Although a 2024 model, the new EV Acura ZDX was first debuted this year. The ZDX is a normal-looking SUV in a time of automotive styling history where nearly every EV is somewhere on the spectrum between "Space Egg" (like the Hyundai Ioniq 6) and angular monstrosity like the Tesla Cybertruck. Only the Ford F-150 Lightning and Acura ZDX seem to have escaped the trend.

The performance-oriented ZDX Type-S will be available in a bright blue color that Acura is calling Double Apex Blue Pearl. Even the name of the color sounds fast. Although it hasn't been driven yet, the 500 horsepower from its dual-motor drivetrain will likely help it live up to its name. While undoubtedly well made and genuinely good cars, your average Acura SUV doesn't exactly garner the attention of everyone around it. Double Apex Blue Pearl probably seeks to change that. Bright blue or not, the Acura ZDX definitely needs more recognition.
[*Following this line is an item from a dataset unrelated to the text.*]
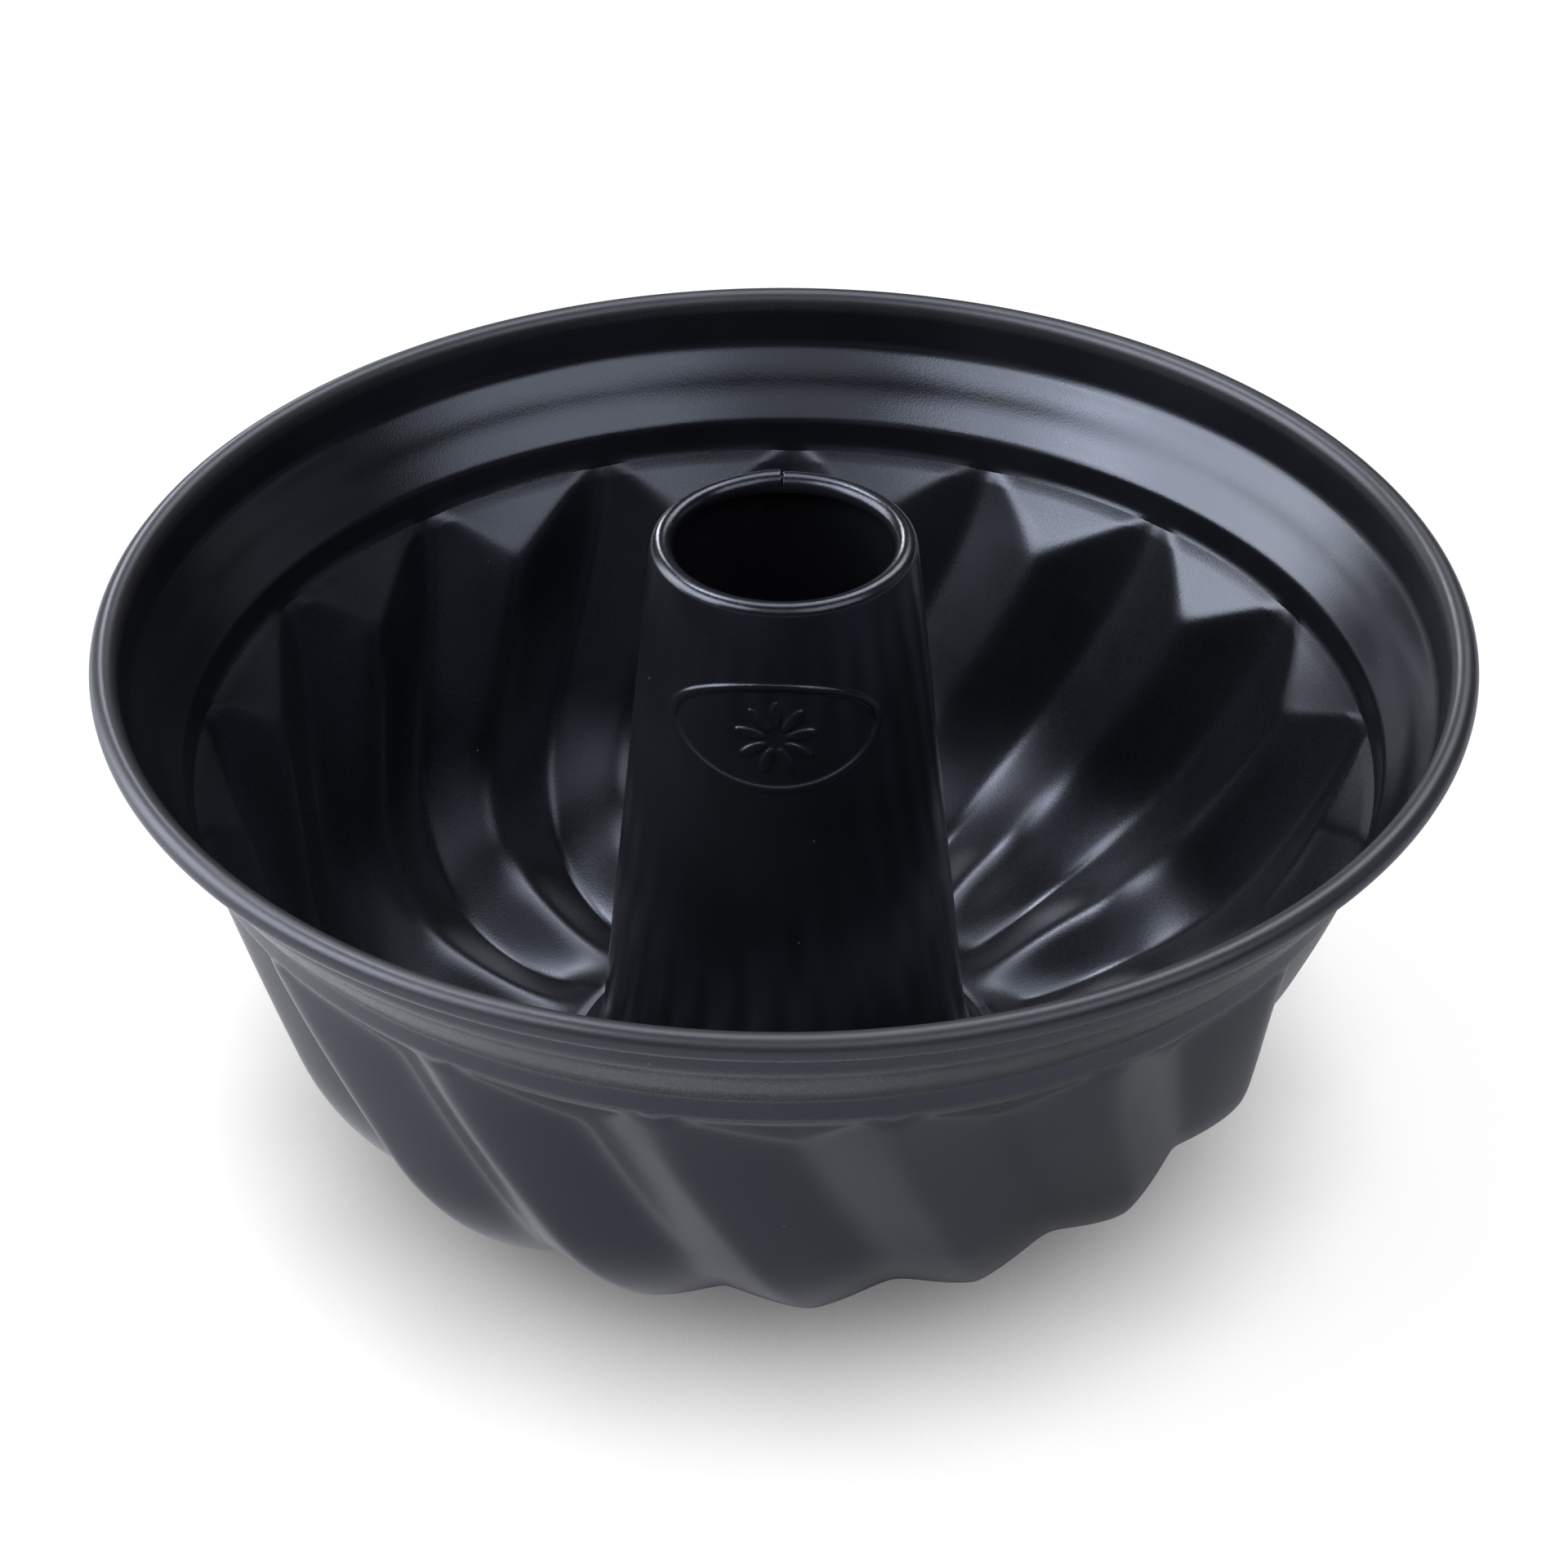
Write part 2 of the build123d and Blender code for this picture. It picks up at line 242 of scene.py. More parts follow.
LOBE_LINE = Outline(flute_outline(FLUTE_TOP, LOBE_SLOPE, LOBE_BEND, LOBE_BOTTOM + LOBE_BEND, 0))
RIDGE_LINE = Outline(np.vstack([
    line_points(FLUTE_TOP, RIDGE_START),
    flute_outline(
        RIDGE_START, RIDGE_SLOPE, RIDGE_BEND, RIDGE_BEND_CENTRE_HEIGHT, RIDGE_RUNOUT
    )[1:],
]))
FACET_LENGTH = hypot(FLUTE_TOP[0] - RIDGE_START[0], FLUTE_TOP[1] - RIDGE_START[1])
FACET_SHARE = FACET_LENGTH / RIDGE_LINE.length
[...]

Porsche's Shore Blue Metallic

Porsche says its 911 S/T is the lightest current 911 model at just 3,056 pounds. With 518 horsepower on tap, that lightweight frame will likely be put to good use. However, Porsche is adamant that the 911 S/T is not a race car, but a car for competently carving through regular roads (although no one would fault you for bringing it to a track day). Either way, it's very limited: Only 1,963 will leave the factory, an homage to the year 1963 when the 911 was born.

Even more limited is the "Heritage Design Package" which includes a new color, Shore Blue Metallic. Unlike the Acura ZDX, the blue used by Porsche is infinitely more subtle and understated. It's almost gray. Porsche will absolutely let you order a 911 in a wide variety of cornea-hurting colors provided you can throw in enough cash, but Shore Blue Metallic isn't for the Porsche customer who is looking to impress every bystander. The color will likely never get more than an approving nod from Porsche-savvy onlookers, and sometimes that's enough.

Toyota Trail Dust

Toyota didn't exactly shock the world with the unveiling of the newest Land Cruiser generation earlier this year. We all knew it was coming, more or less. But that doesn't mean everyone isn't excited. The Land Cruiser is back and boxier than ever, with some new Toyota Hybrid tech under the hood. Toyota may be following the trend of angular off-roaders like the Jeep Wrangler and Ford Bronco, but no one can say Toyota doesn't know its customers.

One of the new two-tone options for the next generation Land Cruiser First Edition is a color Toyota is calling "Trail Dust." Like the name implies, it's a dusty brown color. Given the fact that the Land Cruiser is a mostly pavement-agnostic vehicle, it will likely get caked with dust over the course of its life. On the bright side, the dust might just blend into the paint color, negating the need for a car wash.

Audi Sakhir Gold Metallic

On the other side of the paint color world is Audi's Sakhir Gold Metallic that debuted with the newest iteration of the Audi SQ8. The SQ8 itself features all of the big luxury SUV-ness you would naturally expect from an Audi that starts at $96,600. Sakhir Gold Metallic will set you back an additional $595 because of course it will. (So will any color besides white.)

"Sakhir" has traditionally referred to an area on the island of Bahrain where the Formula 1 Bahrain Grand Prix is held. While the Land Cruiser's "Trail Dust" invokes images of hanging out on a trail somewhere in Utah or Colorado and listening to ska and fixing a mountain bike, Audi's "Sakhir Gold" brings to mind images of expensive hotels, private jets, and thrashing around in expensive cars on the dunes. Audi is seeking out a notably different demographic but as they say, different (paint) strokes for different folks.

Ford's custom colors

When Ford first revealed the Mustang GTD, the 800-horsepower supercharged carbon fiber monstrosity that's just barely hiding under the guise of a Mustang shell, the automotive world stopped on its axis and looked in the direction of Metropolitan Detroit. Unlike the Challenger Hellcat, the GTD is notably more refined (as much as you can call a $300,000 race car "refined"). Every single detail, from the literal F-22 Raptor titanium parts used in the shifter and serial number plate, to the space-age transaxle and suspension, has been tuned within an inch of its life to give the maximum performance metrics possible.

As for colors, Ford will of course offer a few regular paint options, but if you so desire, Ford will paint it in whatever color you want. Hot pink with green wheels? Sure, why not? The exact color of a North American P-51D Mustang fighter plane? If you have the color in mind, Ford will paint-match it.